If you want to change someone's mind put effort into your response. A longer more thoughtful response will have more effect than a pithy comment.
The last point was the most useful: provide new information. So often we attack where the person is strongest. They have the information and have made their interpretation of it. You can either say the information is wrong or their interpretation is wrong. Both of these will make them defensive. However, by providing additional information you give them an out. They can now change their mind without ever being wrong, they were just not aware of all the facts.
Core to all of this is having a definition of success. Too often arguments, especially on the internet, have the goal of the person admitting they were wrong. This leads to the poor arguments we see littering comment sections. However, if the goal is to persuade a person to take a different action then this article suggests a course of action.
Identify the action they are currently going to take: Voting for Trump.

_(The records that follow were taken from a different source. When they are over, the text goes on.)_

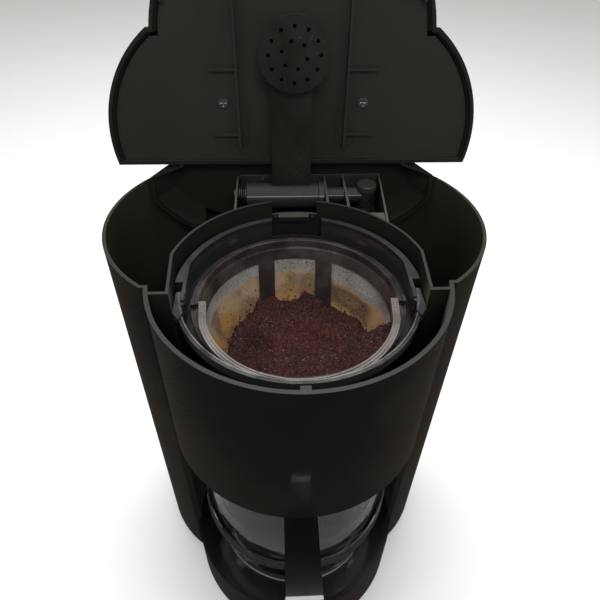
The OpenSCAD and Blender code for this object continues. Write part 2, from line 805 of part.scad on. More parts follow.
module lid_liner() color(soft_black) opened() {
    difference() {
        raise(liner_z, liner_t) intersection() {
            body_plan(liner_inset);
            before(lid_split_y - lid_wall - 0.2);
        }
        for (p = lid_bosses)
            translate([p[0], p[1], liner_z - 1]) cylinder(r = screw_r + 0.1, h = 5);
    }
    // rib that sits inside the front rim, parted for the catch
    raise(rim_z - 3, liner_z - rim_z + 3 + eps) difference() {
        circle(front_r - liner_inset);
        circle(front_r - liner_inset - 1.6);
        behind(-24);
        translate([-4.5, -far]) square([9, far]);
    }
    for (x = [-34, 31])
        translate([x, -34, rim_z - 0.5]) cube([1.6, 92, liner_z - rim_z + 0.5 + eps]);
    for (y = liner_ribs, x = [-49, 32])
        translate([x, y, rim_z - 0.5]) cube([17, 1.6, liner_z - rim_z + 0.5 + eps]);
}

module hinge_barrel() color(hinge_grey) opened() difference() {
    union() {
        along_hinge(barrel_left) cylinder(r = barrel_r, h = barrel_right - barrel_left);
        // the seam left by the mould
        along_hinge(barrel_left) rotate(seam_turn) translate([barrel_r - 0.5, -0.25, 0])
            cube([0.75, 0.5, barrel_right - barrel_left]);
    }
    along_hinge(barrel_left - 1) cylinder(r = pin_r + run_gap, h = 10.5);
    along_hinge(barrel_right - 10) cylinder(r = spigot_r + run_gap, h = 12);
    along_hinge(barrel_right - 4) cylinder(r = seal_r, h = 2);
    along_hinge(arm_mid - 3) cylinder(r = 3, h = barrel_right - 9 - arm_mid + 3);
    translate([arm_mid, hinge_y, hinge_z + 2]) rotate([90, 0, 0]) cylinder(r = 2.8, h = barrel_r * 2);
}

module water_arm() color(hinge_grey) opened() difference() {
    raise(arm_low_z, liner_z - arm_low_z) {
        translate([arm_left, arm_end_y]) square([arm_right - arm_left, hinge_y - arm_end_y]);
        translate([arm_mid, arm_end_y]) circle((arm_right - arm_left) / 2);
    }
    along_hinge(arm_left - 1) cylinder(r = barrel_r, h = 40);
    raise(arm_low_z + 2, liner_z - arm_low_z - 3.5) {
        translate([arm_mid - duct_w / 2, 0]) square([duct_w, hinge_y]);
        circle(duct_w / 2);
    }
    translate([0, 0, arm_low_z - 1]) cylinder(r = 4, h = 5);
}

module shower_head() color(hinge_grey) opened() translate([0, 0, arm_low_z]) difference() {
    rotate_extrude() polygon([
        [0, 0], [shower_r - 2, 0], [shower_r, -1.6], [shower_r, -5.5],
        [0, -5.5]
    ]);
    translate([0, 0, -4]) cylinder(r = shower_r - 2, h = 2.4);
    translate([0, 0, -3]) cylinder(r = 4, h = 5);
    for (i = [0:11])
        rotate(i * 30) translate([shower_r * 0.72, 0, -7]) cylinder(r = 1.1, h = 4);
    for (i = [0:5])
        rotate(i * 60 + 15) translate([shower_r * 0.36, 0, -7]) cylinder(r = 1.1, h = 4);
}

// ---- Basket and drip stop ----

module filter_basket() color(smoke) {
    difference() {
        union() {
            basket_bowl();
            difference() {
                basket_collar();
                raise(0, far) before(collar_end_y);
            }
        }
        // the gap for the water arm, and the notches between the collar and the ears
        translate([arm_left - 0.7, 0, filter_z - 1]) cube([31, far, far]);
        for (side = [0, 1])
            mirror([side, 0, 0]) translate([flat_x + 1.8, ear_y, lip_z - 6])
                cube([far, collar_end_y - ear_y, far]);
    }
    for (side = [0, 1])
        mirror([side, 0, 0]) basket_side();
}

module basket_bowl() {
    low_r = filter_r - 12.3;
    mid_r = filter_r - 1.1;
    rotate_extrude() polygon([
        [seat_r, basket_floor_z], [spout_r, basket_floor_z], [low_r, basket_floor_z + 5.5],
        [mid_r, ledge_z - 5], [mid_r, ledge_z - 0.1], [lip_r - 3.7, ledge_z - 0.1],
        [lip_r - 2.3, lip_z], [lip_r, lip_z], [lip_r, lip_z - 5],
        [mid_r + 3.2, ledge_z - 3.3], [mid_r + 2.2, ledge_z - 5.8],
        [low_r + 2.4, basket_floor_z + 3.5], [low_r, basket_low_z + 0.8],
        [spout_r + 2, basket_low_z], [spout_r, basket_low_z], [spout_r, spout_z],
        [spout_r - 1.6, spout_z], [spout_r - 1.6, basket_low_z], [seat_r, basket_low_z]
    ]);
}

// The raised collar round the back
module basket_collar() {
    rotate_extrude() polygon([
        [lip_r - 2.4, lip_z - 1], [lip_r - 2.8, collar_z], [collar_r, collar_z],
        [collar_r, collar_z - 2.4], [lip_r - eps, lip_z - 4]
    ]);
    raise(collar_z - 1.6, 1.6) difference() {
        circle(lip_r - 1);
        translate([-flat_x, -far]) square([2 * flat_x, 2 * far]);
    }
}

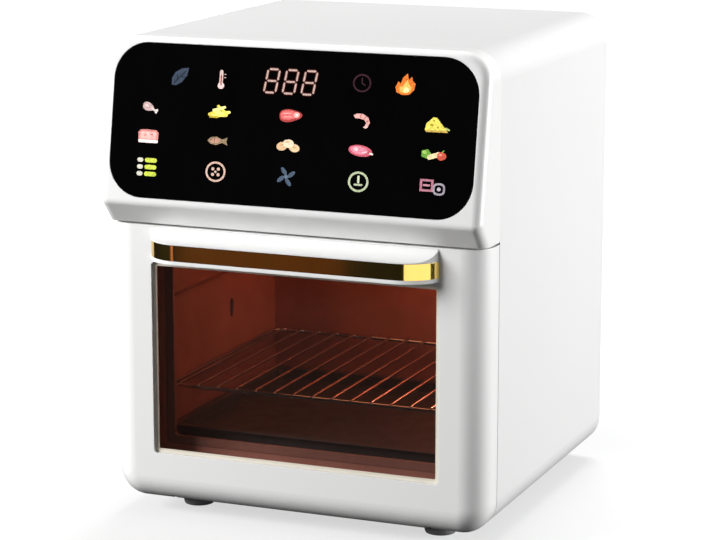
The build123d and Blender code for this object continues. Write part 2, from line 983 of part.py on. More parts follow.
def make_heater_clips():
    """Three hangers from the housing's top that carry the coil's rings."""
    clips = Part()
    z = stack_base + coil_height
    x0 = coil_inner - clip_reach
    x1 = coil_outer + clip_reach
    half = clip_width / 2
    low = z - coil_tube - clip_sheet
    for turn in (0, 180, 270):
        bar = block(x0, x1, -half, half, low, z - coil_tube)
        bar += block(x1, x1 + clip_sheet, -half, half, low, stack_top - stack_sheet)
        clips += Pos(0, fan_y, 0) * Rot(0, 0, turn) * bar
    return clips


def make_heat_shield():
    """Sheet that parts the hot stack from the motor and the boards."""
    x = half_width - wrap_sheet - seat_gap
    y1 = y_rear_panel - wrap_sheet - seat_gap
    shield = block(-x, x, y_cavity, y1, stack_top, shield_top)
    shield -= post(0, fan_y, stack_top, shield_top, shaft_radius + air_gap)
    return shield


def make_motor_bracket():
    """Bridge on the heat shield that carries the motor."""
    x = motor_radius + bracket_margin
    y0 = fan_y - bracket_width / 2
    y1 = fan_y + bracket_width / 2
    bridge = block(-x, x, y0, y1, motor_base - bracket_sheet, motor_base)
    for side in (-1, 1):
        inner = side * (x - bracket_sheet)
        outer = side * (x + bracket_foot)
        edge = side * x
        bridge += block(min(inner, edge), max(inner, edge), y0, y1, shield_top, motor_base)
        bridge += block(min(edge, outer), max(edge, outer), y0, y1, shield_top, shield_top + bracket_sheet)
    bridge -= post(0, fan_y, motor_base - bracket_sheet, motor_base, bush_radius + air_gap)
    return bridge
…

Dig into why they are going to take that action: because he will help the economy.
Present additional information with supporting sources: Trumps stance on Muslims.
Disengage, further discourse is unlikely to be helpful.

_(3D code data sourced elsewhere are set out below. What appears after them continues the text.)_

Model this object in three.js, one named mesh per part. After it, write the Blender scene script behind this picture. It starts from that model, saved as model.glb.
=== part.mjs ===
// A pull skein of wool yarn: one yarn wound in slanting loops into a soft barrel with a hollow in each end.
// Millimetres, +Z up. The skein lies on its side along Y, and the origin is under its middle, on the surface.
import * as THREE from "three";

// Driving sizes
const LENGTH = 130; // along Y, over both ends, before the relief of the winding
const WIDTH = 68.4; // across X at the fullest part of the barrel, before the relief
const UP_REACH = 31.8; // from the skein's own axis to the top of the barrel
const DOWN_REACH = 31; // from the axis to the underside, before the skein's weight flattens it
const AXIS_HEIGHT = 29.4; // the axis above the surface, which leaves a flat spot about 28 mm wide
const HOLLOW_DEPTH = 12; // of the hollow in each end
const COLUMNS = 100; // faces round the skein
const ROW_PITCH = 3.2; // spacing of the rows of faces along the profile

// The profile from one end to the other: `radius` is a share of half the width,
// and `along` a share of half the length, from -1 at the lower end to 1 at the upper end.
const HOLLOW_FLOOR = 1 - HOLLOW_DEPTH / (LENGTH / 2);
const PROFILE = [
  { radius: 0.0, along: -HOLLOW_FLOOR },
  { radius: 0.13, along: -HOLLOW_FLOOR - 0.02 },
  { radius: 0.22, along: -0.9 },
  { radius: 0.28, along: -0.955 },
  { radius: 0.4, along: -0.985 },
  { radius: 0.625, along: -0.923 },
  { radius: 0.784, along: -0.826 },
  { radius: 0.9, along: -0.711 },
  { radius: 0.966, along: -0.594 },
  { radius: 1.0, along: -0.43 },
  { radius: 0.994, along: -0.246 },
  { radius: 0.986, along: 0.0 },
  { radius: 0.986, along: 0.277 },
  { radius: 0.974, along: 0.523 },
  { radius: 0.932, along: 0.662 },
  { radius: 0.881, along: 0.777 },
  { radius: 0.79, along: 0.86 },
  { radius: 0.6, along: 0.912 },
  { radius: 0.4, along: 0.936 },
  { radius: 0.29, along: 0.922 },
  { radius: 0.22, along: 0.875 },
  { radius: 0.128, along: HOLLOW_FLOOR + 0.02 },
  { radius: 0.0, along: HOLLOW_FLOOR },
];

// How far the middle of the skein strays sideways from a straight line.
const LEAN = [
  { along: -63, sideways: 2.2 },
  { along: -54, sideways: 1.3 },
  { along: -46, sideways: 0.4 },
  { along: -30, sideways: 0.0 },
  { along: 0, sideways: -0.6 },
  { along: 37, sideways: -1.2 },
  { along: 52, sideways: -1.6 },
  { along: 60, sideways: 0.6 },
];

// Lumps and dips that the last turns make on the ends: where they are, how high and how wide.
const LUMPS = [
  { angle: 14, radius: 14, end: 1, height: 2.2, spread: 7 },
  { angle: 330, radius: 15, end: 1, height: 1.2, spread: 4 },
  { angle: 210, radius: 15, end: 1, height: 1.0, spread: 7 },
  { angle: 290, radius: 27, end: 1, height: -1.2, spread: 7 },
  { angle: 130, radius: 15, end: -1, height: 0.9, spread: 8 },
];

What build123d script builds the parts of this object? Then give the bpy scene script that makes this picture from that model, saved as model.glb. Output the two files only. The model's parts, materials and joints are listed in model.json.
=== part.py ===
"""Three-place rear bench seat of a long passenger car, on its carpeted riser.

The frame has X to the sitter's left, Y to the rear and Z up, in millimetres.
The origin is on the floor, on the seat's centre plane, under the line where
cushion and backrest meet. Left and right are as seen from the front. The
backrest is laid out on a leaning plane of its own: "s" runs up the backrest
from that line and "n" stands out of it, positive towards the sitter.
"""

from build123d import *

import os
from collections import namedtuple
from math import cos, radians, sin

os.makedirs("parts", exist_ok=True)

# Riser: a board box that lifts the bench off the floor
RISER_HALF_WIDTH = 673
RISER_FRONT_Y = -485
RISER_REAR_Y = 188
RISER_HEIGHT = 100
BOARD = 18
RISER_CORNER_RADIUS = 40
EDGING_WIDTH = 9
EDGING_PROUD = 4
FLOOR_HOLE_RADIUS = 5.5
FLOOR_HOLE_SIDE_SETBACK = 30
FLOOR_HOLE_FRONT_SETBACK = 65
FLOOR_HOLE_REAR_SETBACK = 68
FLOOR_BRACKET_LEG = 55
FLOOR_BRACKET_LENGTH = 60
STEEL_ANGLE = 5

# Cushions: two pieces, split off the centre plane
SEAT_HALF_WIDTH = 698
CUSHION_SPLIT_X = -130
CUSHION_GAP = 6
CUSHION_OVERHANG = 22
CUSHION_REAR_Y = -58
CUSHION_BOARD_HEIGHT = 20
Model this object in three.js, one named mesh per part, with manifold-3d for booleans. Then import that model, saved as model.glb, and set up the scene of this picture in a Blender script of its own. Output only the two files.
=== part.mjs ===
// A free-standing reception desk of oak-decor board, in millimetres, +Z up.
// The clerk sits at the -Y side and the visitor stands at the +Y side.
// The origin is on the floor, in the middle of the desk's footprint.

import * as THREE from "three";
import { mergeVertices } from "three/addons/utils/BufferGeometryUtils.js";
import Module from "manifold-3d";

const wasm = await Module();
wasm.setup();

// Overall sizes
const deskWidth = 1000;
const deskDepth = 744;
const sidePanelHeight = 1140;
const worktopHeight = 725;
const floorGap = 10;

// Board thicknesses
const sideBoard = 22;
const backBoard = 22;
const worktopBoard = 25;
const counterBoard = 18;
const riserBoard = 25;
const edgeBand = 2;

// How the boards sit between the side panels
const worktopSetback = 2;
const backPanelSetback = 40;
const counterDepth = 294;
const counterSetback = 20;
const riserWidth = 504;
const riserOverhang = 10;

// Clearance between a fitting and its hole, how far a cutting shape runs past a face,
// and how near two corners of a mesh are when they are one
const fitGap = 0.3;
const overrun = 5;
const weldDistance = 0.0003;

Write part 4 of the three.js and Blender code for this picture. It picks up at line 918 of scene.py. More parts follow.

I think you sound like you have a chip on your shoulder and you feel that armed with facts, your arguments should be persuasive but they're not. I don't have the ability to downvote, but perhaps that's why other people are doing so.
Probably your comment was downvoted because it went for drama over substance.
On HN, please don't complain about getting downvoted or about what you think the downvotes demonstrate. This just adds noise, which is why HN has two rules about it:
Convincing your adversary is possible, but not necessary, to carry an argument to conclusion. The people likely to want to spend time defending their stance are also likely to be a bit stubborn about it. However, quiet people by the sidelines, reading without posting, hold their opinions much less fervently.
Even if you make a really convincing case, you may not get your opponent to concede, but you may sway many bystanders.
edit: I see that a lot of us agree on this. A bit redundant now.